Cabeça tinha contato direto com os policiais civis Rafael dos Santos Ludovice, que em 2019 eral lotado na 59 DP (Caxias), e Ricardo Perrota de Carvalho, então lotado na 62ª DP (Imbariê). Ambos foram alvos de mandados de busca e apreensão e estão na mira da Corregedoria da Polícia Civil. A instituição pediu o compartilhamento das provas contra os agentes.
O Gaeco afirma que José Moacyr tinha contatos com policiais na 59ª DP (Duque de Caxias) e 62ª DP (Imbariê) para intermediar a liberação de cigarros apreendidos. Em conversas o suspeito orienta Henrique da Silva Turques a procurar um agente da 59ª DP, após um carregamento de cigarros ser apreendido. Em outra ligação, Cabeça conversa com uma policial militar que conta ao criminoso como a quadrilha deveria reagir em caso de uma abordagem. Ele também teria pago R$ 12 mil de propina para um batalhão e outros R$ 3 mil para uma delegacia.
A quadrilha também se aliou a milicianos e traficantes para expandirem seus negócios, segundo a investigação. Atualmente a atuação do bando é em bairros da Zona Oeste, Norte e Ilha do Governador. Além de Campos, Duque de Caxias, Macaé, Magé, Niterói, Nova Friburgo, Nova Iguaçu, Paty do Alferes, Rio Bonito e São Gonçalo.
Delação premiada ajudou promotores
Um empresário fez uma delação premiada ao MP e deu detalhes da atuação do bando. Ele relatou duas apreensões de cigarros que acabaram sendo liberadas com a ajuda de um policial civil da 62ª DP.

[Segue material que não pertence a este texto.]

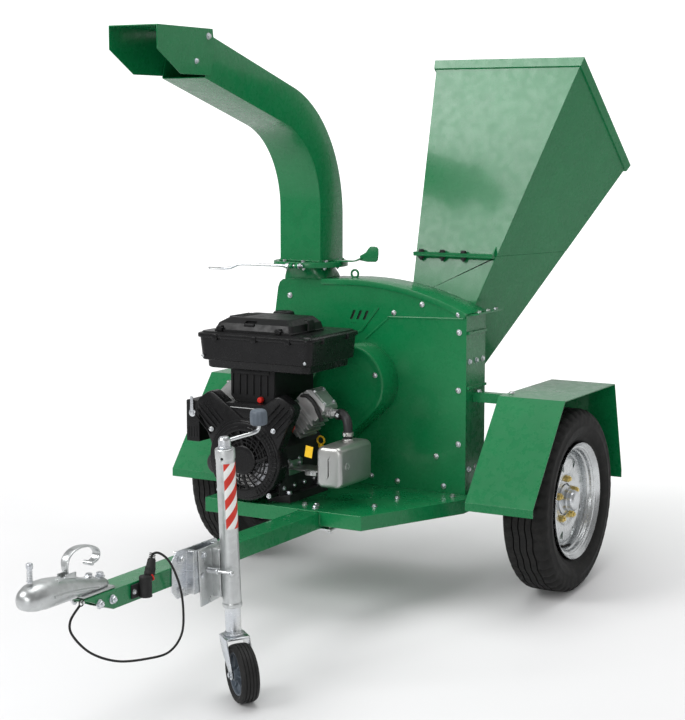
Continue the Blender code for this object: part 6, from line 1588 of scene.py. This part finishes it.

O comerciante contou que, inicialmente, foi ameaçado pelo grupo criminoso e, depois, obrigado a vender apenas a marca de cigarros dos criminosos. Ele afirmou, ainda, que passou a ser um dos “operadores” do grupo, que distribuía os cigarros para os comerciantes obrigados a comercializar os produtos. No entanto, após um desentendimento dentro do bando, em 2019, o empresário passou a ser ameaçado de morte e entrou no Programa de Proteção à Testemunha do governo do estado..
No dia em que ele prestou depoimento aos promotores, criminosos foram à sua casa e ao seu estabelecimento comercial, roubando tens da sua loja.